Dry needling is a form of treatment that works well in conjunction with other Osteopathic manual techniques, and is used to target trigger points (knots) in tight muscles. It uses extremely fine acupuncture needles (0.25mm in diameter up to 20X smaller than a normal hypodermic needle), which allows the practitioner to target deep tissues specifically and accurately.
The effect of inserting these needles varies depending upon the desired outcome. Most of the time, we are aiming to deactivate and normalise hypersensitive and overactive muscles. By inserting the needles we may elicit a twitch response from the muscles, providing a release of tightness. It may reduce the excitability of nerves locally as well as in the spinal cord and brain, inhibiting pain sensation and tightness. It may also stimulate an immune response, releasing growth factors and promoting healing. Needling may break fibrotic tissues containing free nerve endings, and wash away irritating substances. Simply put, overall the needles may reduce muscle tightness and pain, thereby enabling better healing.
Regardless of the finer neurophysiological mechanisms, it may be an effective technique for certain conditions such as repetitive strain injuries, acute spasms, chronic myofascial tightness and of course trigger points.

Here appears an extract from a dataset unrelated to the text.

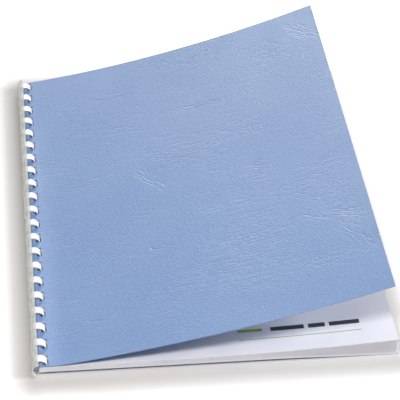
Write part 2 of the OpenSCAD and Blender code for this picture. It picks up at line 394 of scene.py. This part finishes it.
def bent_sheet(name, us, vs, surface, thickness, present):
    """A closed sheet of the grid's cells (i, j) for which present is true.

    surface(u, v) gives the middle point and the unit normal there.
    """
    rows, cols = len(us), len(vs)
    points, normals = np.zeros((rows, cols, 3)), np.zeros((rows, cols, 3))
    for i, u in enumerate(us):
        for j, v in enumerate(vs):
            points[i, j], normals[i, j] = surface(u, v)
    grid_normal = np.cross(points[1, 0] - points[0, 0], points[0, 1] - points[0, 0])
    facing = np.dot(grid_normal, normals[0, 0]) > 0
    cells = [(i, j) for i in range(rows - 1) for j in range(cols - 1) if present(i, j)]
    used = sorted({(a, b) for i, j in cells for a in (i, i + 1) for b in (j, j + 1)})
    index = {key: k for k, key in enumerate(used)}
    count = len(used)
    upper = np.array([points[k] + normals[k] * thickness / 2 for k in used])
    lower = np.array([points[k] - normals[k] * thickness / 2 for k in used])
    skin, sides = [], []
    for i, j in cells:
        ring = [index[(i, j)], index[(i + 1, j)], index[(i + 1, j + 1)], index[(i, j + 1)]]
        ring = ring if facing else ring[::-1]
        skin.append(ring)
        sides += zip(ring, ring[1:] + ring[:1])
    under = [[k + count for k in reversed(ring)] for ring in skin]
    side_set = set(sides)
    rims = [(a, b) for a, b in sides if (b, a) not in side_set]
    walls = [[b, a, a + count, b + count] for a, b in rims]
    mesh = bpy.data.meshes.new(name)
    mesh.from_pydata(np.vstack((upper, lower)).tolist(), [], skin + under + walls)
    mesh.polygons.foreach_set("use_smooth", [True] * (2 * len(skin)) + [False] * len(walls))
    mesh.update()
    sharp = {frozenset(edge) for a, b in rims for edge in ((a, b), (a + count, b + count))}
    for edge in mesh.edges:
        if frozenset(edge.vertices) in sharp:
            edge.use_edge_sharp = True
    piece = bpy.data.objects.new(name, mesh)
    bpy.context.scene.collection.objects.link(piece)
    return piece


def stations(low, high, step):
    """Even places from low up to, but without, high."""
    count = max(1, round((high - low) / step))
    return [mix(low, high, i / count) for i in range(count)]


def row_place(i):
    """Place of hole or tine i along its row."""
    return (i - (HOLES - 1) / 2) * HOLE_PITCH


def hole_rows():
    """Stations along Y with a line on every hole's end, and the indices of the cells inside holes."""
    ys = [sheet_low[1]]
    holes = set()
    for i in range(HOLES):
        middle = HOLE_ROW + row_place(i)
        ys += [middle - HOLE_L / 2, middle, middle + HOLE_L / 2]
        holes |= {len(ys) - 3, len(ys) - 2}
    ys.append(sheet_high[1])
    return ys, holes


ROWS, HOLE_ROWS = hole_rows()
COVER_CELL, SHEET_CELL = 2.5 * MM, 5 * MM  # across the sheet


def punched(name, surface, thickness, cell):
    """A sheet from the bound edge to the fore edge, with its row of holes."""
    head = [0, HOLE_INSET, HOLE_INSET + HOLE_W]
    us = head[:-1] + stations(head[-1], SHEET_W, cell) + [SHEET_W]
    return bent_sheet(name, us, ROWS, surface, thickness, lambda i, j: not (i == 1 and j in HOLE_ROWS))


# ---- the sheets: s is the distance from the bound edge, along the sheet ----

def lift(s):
    """How high the sheets are held at s by the comb, above where they would lie flat."""
    return LIFT * (1 - smooth((s - (SHEET_W - FORE_REST - FORE_FALL)) / FORE_FALL))


def fore_gap(k):
    """Gaps at the fore edge added up to leaf k, counted from 1 at the bottom."""
    total = 0
    for leaves, opened, loose in BUNDLES:
        here = min(k, leaves)
        total += opened * BUNDLE_GAP + (here - 1) * loose * LEAF_FAN
        k -= here
        if k == 0:
            return total


TOP_GAP = fore_gap(LEAVES)


def leaf_surface(base, gap, thickness):
    """Middle surface of a sheet that lies at base above the back cover's underside and curls by gap."""
    def height(s):
        curl = (max(0, s - CURL_START) / (SHEET_W - CURL_START)) ** CURL_POWER
        rise = LIFT - lift(s) + (TOP_GAP - LIFT) * curl
        return base + thickness / 2 + lift(s) + rise * gap / TOP_GAP

    def surface(s, y):
        return (LEFT + s, y, height(s)), (0, 0, 1)
    return surface


def leaf_base(k):
    return CARD_T + SHEET_GAP + (k - 1) * (LEAF_T + SHEET_GAP)


def cover_line(angle):
    """Middle line of one end of the front cover: [(x, z, slope)] at even steps of its width."""
    h = SHEET_W / COVER_STEPS
    x, z = LEFT, LIFT + leaf_base(LEAVES + 1) + COVER_FLOAT + CARD_T / 2
    line = [(x, z, angle(0))]
    for i in range(COVER_STEPS):
        a = math.radians(angle((i + 0.5) * h))
        x, z = x + h * math.cos(a), z + h * math.sin(a)
        line.append((x, z, angle((i + 1) * h)))
    return line


def near_angle(s):
    crease = smooth((s - CREASE_PLACE) / CREASE_WIDTH + 0.5)
    return NEAR_SLOPE + NEAR_SPRING * s / SHEET_W + NEAR_CREASE * crease


def far_angle(s):
    return FAR_SLOPE + FAR_SPRING * (s / SHEET_W) ** FAR_POWER


NEAR_LINE, FAR_LINE = cover_line(near_angle), cover_line(far_angle)


def cover_surface(s, y):
    """Middle surface of the front cover: a straight blend between the lines of its two ends."""
    place = s / SHEET_W * COVER_STEPS
    i = min(int(place), COVER_STEPS - 1)
    t = (y - MIDDLE) / SHEET_L + 0.5
    near = [mix(a, b, place - i) for a, b in zip(NEAR_LINE[i], NEAR_LINE[i + 1])]
    far = [mix(a, b, place - i) for a, b in zip(FAR_LINE[i], FAR_LINE[i + 1])]
    x, z, slope = (mix(a, b, t) for a, b in zip(near, far))
    slope = math.radians(slope)
    return (x, y, z), (-math.sin(slope), 0, math.cos(slope))


# ---- the comb ----

COMB_CELL = 6  # degrees round the ring
TINE_LINES = (-0.5, -0.42, -0.2, 0.2, 0.42, 0.5)  # across a tine, in shares of its width
TIP_ARC, TIP_WIDTH = 14, 0.45  # degrees of a tine's rounded tip, and the share of its width at the end
ROOT_ARC, ROOT_FLARE = 14, 0.12  # degrees of a tine's wider root, and how much wider it is
ON_TINE = TINE_W / 2 * 1.001  # from a tine's middle, with its edges counted in whatever the rounding


def comb_radius(a):
    """Radius of the comb's middle surface at a degrees round the ring."""
    draw = max(0, (a - TINE_ROUND_END) / (TINE_END - TINE_ROUND_END))
    return RING_R - TINE_DRAW * draw - WALL / 2


def tine_width(a):
    """Width of a tine at a degrees round the ring, against its full width."""
    tip = min((TINE_END - a) / TIP_ARC, 1)
    rounded = TIP_WIDTH + (1 - TIP_WIDTH) * math.sqrt(1 - (1 - tip) ** 2)
    flare = 1 + ROOT_FLARE * max(0, 1 - abs(a - SPINE_BOTTOM) / ROOT_ARC) ** 2
    return rounded * flare


def comb_piece():
    """The strip, which is whole along the comb, and the tines, which go on from its bottom."""
    strip = stations(SPINE_TOP, SPINE_BOTTOM, COMB_CELL)
    angles = strip + stations(SPINE_BOTTOM, TINE_END, COMB_CELL) + [TINE_END]
    ys, tines = [TINE_ROW - COMB_L / 2], set()
    for i in range(HOLES):
        middle = TINE_ROW + row_place(i)
        tines |= {len(ys) + m for m in range(len(TINE_LINES) - 1)}
        ys += [middle + TINE_W * share for share in TINE_LINES]
    ys.append(TINE_ROW + COMB_L / 2)

    def surface(a, y):
        turn = math.radians(a)
        out = (math.cos(turn), 0, math.sin(turn))
        middle = TINE_ROW + round((y - TINE_ROW) / HOLE_PITCH) * HOLE_PITCH
        off = y - middle
        if abs(off) <= ON_TINE:
            off *= tine_width(a)
        r = comb_radius(a)
        return (RING_X + r * out[0], middle + off, RING_R + r * out[2]), out

    return bent_sheet("comb_clear", angles, ys, surface, WALL, lambda i, j: i < len(strip) or j in tines)


# ---- stage ----

FLOOR_SIZE = 8
FLOOR_COLOUR = (0.68, 0.655, 0.635, 1)
# painted shade: next to the booklet, inside and just past this rectangle, the floor's glow is left out, so
# the floor reads darker there
PAINTED_SHADE_REACH = (105 * MM, 152.5 * MM, 0)  # half sizes of the rectangle under the booklet, which doesn't glow

# how the floor's glow grows with the distance past that rectangle: from, to, and strength reached; the glow
# left out near the booklet is painted shade around it
PAINTED_SHADE_GLOW = (1 * MM, 23 * MM, 0.6)
FAR_GLOW = (150 * MM, 900 * MM, 0.4)

LAMP_DISTANCE = 1.3
LAMPS = (  # name, azimuth and elevation in degrees, size, level
    ("front", -114, 52, 0.25, 0.41),
    ("side", -14, 30, 0.5, 0.38),
    ("back", 84, 23, 0.45, 0.19),
    ("top", 0, 88, 1.0, 0.08),
)
WORLD_LEVEL, WORLD_SEEN = 0.02, 1.0


def seen(tree):
    """1 for camera, glossy and transmission rays, which show a surface. 0 for rays that light others."""
    ray = tree.nodes.new("ShaderNodeLightPath")
    either = ray.outputs["Is Camera Ray"]
    for kind in ("Is Glossy Ray", "Is Transmission Ray"):
        node = tree.nodes.new("ShaderNodeMath")
        node.operation = "MAXIMUM"
        tree.links.new(either, node.inputs[0])
        tree.links.new(ray.outputs[kind], node.inputs[1])
        either = node.outputs[0]
    return either


def make_stage():
    """A pale floor that keeps the lamps' shadows, with painted shade round the booklet where its glow is
    left out, and looks plain white away from it.
    """
    bpy.ops.mesh.primitive_plane_add(size=FLOOR_SIZE, location=(0, 0, 0))
    floor = bpy.context.object
    floor.name = "floor"
    n = Nodes("floor_white_painted_shade")
    diffuse = n.add("BsdfDiffuse", Color=FLOOR_COLOUR)
    glow = n.add("Emission", Color=(1, 1, 1, 1))
    outside = n.vector("SUBTRACT", n.vector("ABSOLUTE", n.add("TexCoord").outputs["Object"]), PAINTED_SHADE_REACH)
    past = n.length(n.vector("MAXIMUM", outside))
    # painted shade: with no glow near the booklet, the floor there is darker
    near, far = (n.ramp(past, low, high, 0.0, level) for low, high, level in (PAINTED_SHADE_GLOW, FAR_GLOW))
    n.put(glow, "Strength", n.math("MULTIPLY", seen(n.tree), n.math("ADD", near, far)))
    both = n.add("AddShader", i0=diffuse.outputs[0], i1=glow.outputs[0])
    n.put(n.out, "Surface", both.outputs[0])
    floor.data.materials.append(n.material)


def lamp(name, azimuth, elevation, size, level):
    """A square soft lamp. level is what it adds on the floor, where 1 shows a colour as it is written."""
    a, e = math.radians(azimuth), math.radians(elevation)
    toward = Vector((math.cos(a) * math.cos(e), math.sin(a) * math.cos(e), math.sin(e)))
    data = bpy.data.lights.new(name, "AREA")
    data.shape = "SQUARE"
    data.size = size
    data.energy = level * math.pi ** 2 * LAMP_DISTANCE ** 2 / math.sin(e)
    light = bpy.data.objects.new(name, data)
    bpy.context.scene.collection.objects.link(light)
    light.location = toward * LAMP_DISTANCE
    light.rotation_euler = toward.to_track_quat("Z", "Y").to_euler()


def make_light():
    """The lamps, and a world that is plain white to look at and hardly lights the booklet."""
    world = bpy.data.worlds.new("studio")
    bpy.context.scene.world = world
    world.use_nodes = True
    tree = world.node_tree
    background = tree.nodes["Background"]
    background.inputs["Color"].default_value = (1, 1, 1, 1)
    level = tree.nodes.new("ShaderNodeMapRange")
    level.inputs["To Min"].default_value = WORLD_LEVEL
    level.inputs["To Max"].default_value = WORLD_SEEN
    tree.links.new(seen(tree), level.inputs["Value"])
    tree.links.new(level.outputs[0], background.inputs["Strength"])
    for row in LAMPS:
        lamp(*row)


# ---- the booklet: each piece stands for the node, and rides on the body, of the same name ----

def finish_piece(piece, node, material):
    piece.data.materials.append(material)
    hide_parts(node)
    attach(piece, node)


make_camera()
FRONT, BACK = card_material("front_cover_card", CREASES), card_material("back_cover_card", {})
PAPER, TITLE, PLASTIC = paper_material(), title_material(), plastic_material()

front_card = punched("front_card", cover_surface, CARD_T, COVER_CELL)
finish_piece(front_card, "front_cover", FRONT)
back_card = punched("back_card", leaf_surface(0, 0, CARD_T), CARD_T, SHEET_CELL)
finish_piece(back_card, "back_cover", BACK)
for number in range(1, LEAVES + 1):
    title = number == LEAVES
    node = "title_page" if title else f"leaf_{number:02d}"
    shape = leaf_surface(leaf_base(number), fore_gap(number), LEAF_T)
    sheet = punched("title_sheet" if title else f"paper_{number:02d}", shape, LEAF_T, SHEET_CELL)
    finish_piece(sheet, node, TITLE if title else PAPER)
finish_piece(comb_piece(), "comb", PLASTIC)

make_stage()
make_light()
bpy.context.scene.view_settings.view_transform = "Standard"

It enables the practitioner to target the deep seated stubborn knots that often underlie conditions such as tennis elbow and shin splints.
The needles are never re-used, practitioners wear gloves and the needles are disposed of in a sharps container. All of our osteopaths performing dry needling techniques have additional insurance cover in accordance with our registration requirements. Naturally if you are uncomfortable at any time with the treatment they can be immediately removed and alternative options can be discussed. Also, as a precautionary measure we avoid dry needling patient’s suffering from a bleeding disorder, and during pregnancy (esp first trimester).
As far as the process is concerned, the needles are exceptionally fine, and you often don’t feel anything when they pierce the skin. Once they are pushed deeper it varies, but most of the time we are actively seeking out sore points so yes, naturally it is sensitive, but the sensation is more like a heaviness, or an ache rather than a sharp stab.